だって、別に本がなくたってゲームとかアニメとか、こんなに面白いものがたくさんあるのに。なんで今更読書なんかしなくちゃいけないの?アニメやゲームから学ぶことだってたっくさんある。なんで読書だけが知的生産行為として社会的に認められてるの??ゲームやアニメやドラマがなく、娯楽が本しかなかった昔は読書も低俗な行為とされ、「本ばっかり読んでないで勉強しなさい!」と叱られる光景が家庭ではよく見られたわけだ。
今はアニメやゲームは低俗なものとして扱われているが、いずれ高尚なものとして扱われる日が来るんじゃないか。あぁ、でもそうなったときには私は叱ってくれる人がすでにいない歳になってそうだけど。


<読書不要論という救済>
そんなこんなで一周回って自分が読書家でないことを自覚したわたしだったが、ある一人のYouTuberに出会う。
そのYouTuberは元国家公務員で、公務員試験の勉強法や現在の趣味であるガジェット情報について発信している人物だった。
合理的な話を論理的に話す様が見ていて気持ちよく、また話の内容もとてもためになるものばかりで、すきなYouTuberの一人だった。

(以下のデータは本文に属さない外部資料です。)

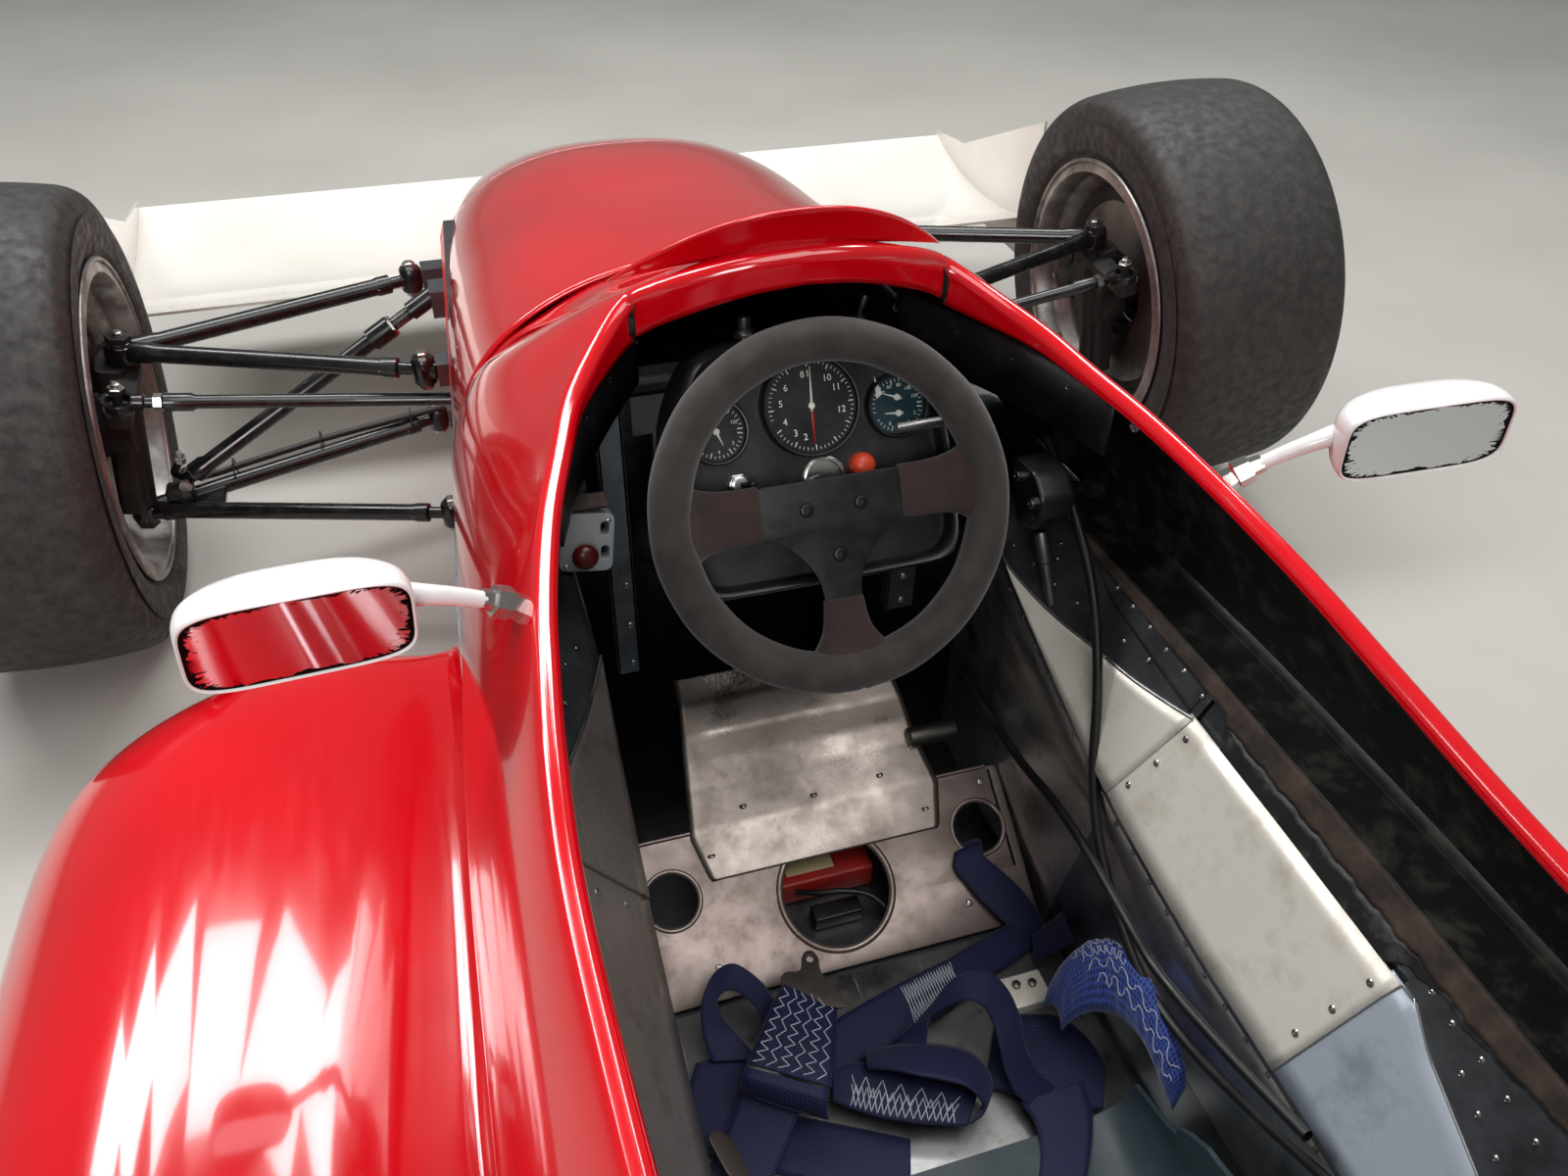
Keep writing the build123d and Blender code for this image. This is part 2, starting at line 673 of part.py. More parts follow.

その人物の動画の動画を漁っていた時、「20代でやってよかったことやっておきたかったこと」という動画を見つけた。
時は流れ10代後半となった私にとっては、これから20代を迎えるにあたってぜひ見ておきたい内容だった。
動画をみてみると、パソコンに慣れておくことや試験勉強に全力で取り組むことなどが挙げられていた。
しかし動画の最後に20代でやらなくてよかったこととして、なんと「読書」が挙げられていたのだ。

その人物曰く、「読書はただの情報収集のツールであり、なおかつそのツールとしても効率が悪い。
今どき本の要約動画などがあり、それらで本の内容の8割を知ることができる。
残りの2割のために本を買おうと思わない。」とのことだった。

最初は「やらなくていいことが読書?そんなわけない!」と思っていた私だが、あまりの説得力に肩の力が抜けてしまった。
それと同時に安心した。
その日から私は無理やり読書をすることも、読書という行為に傾倒することもなくなった。

10代のころは宝野アリカ氏以外にも、自分にとって頭の良い人の9割が読書家だった。
アイデンティティがぐらぐらだった私は彼らの真似をすることでアイデンティティを確立しようとし、
また優越感を抱いていた。ところがそれが途中で崩れ、コンプレックスを感じていたところにふっと現れたのが読書不要論だった。

今は3週回って読書好きになり、毎月2,3冊は読んでいる。
しかしこれは意識的ではなくあくまで読みたくて読んでいるので辛くない。
自分が根っからの読書家ではないなと思うのは今も同じで、気分が乗っているときしか読めないし読みたい本しか読みたくない。
根本的には生きるのに読書が必要ないタイプの人間なのだと思う。


追記
最近読んでめちゃくちゃ面白かった本は綾辻行人の『暗闇の囁き』と『緋色の囁き』
読み応えもあるし世界観も濃いしめちゃくちゃおもしろい。何より没入感がすごい。
クソみたいなレビューになってしまったが本格的な感想は別の記事にて。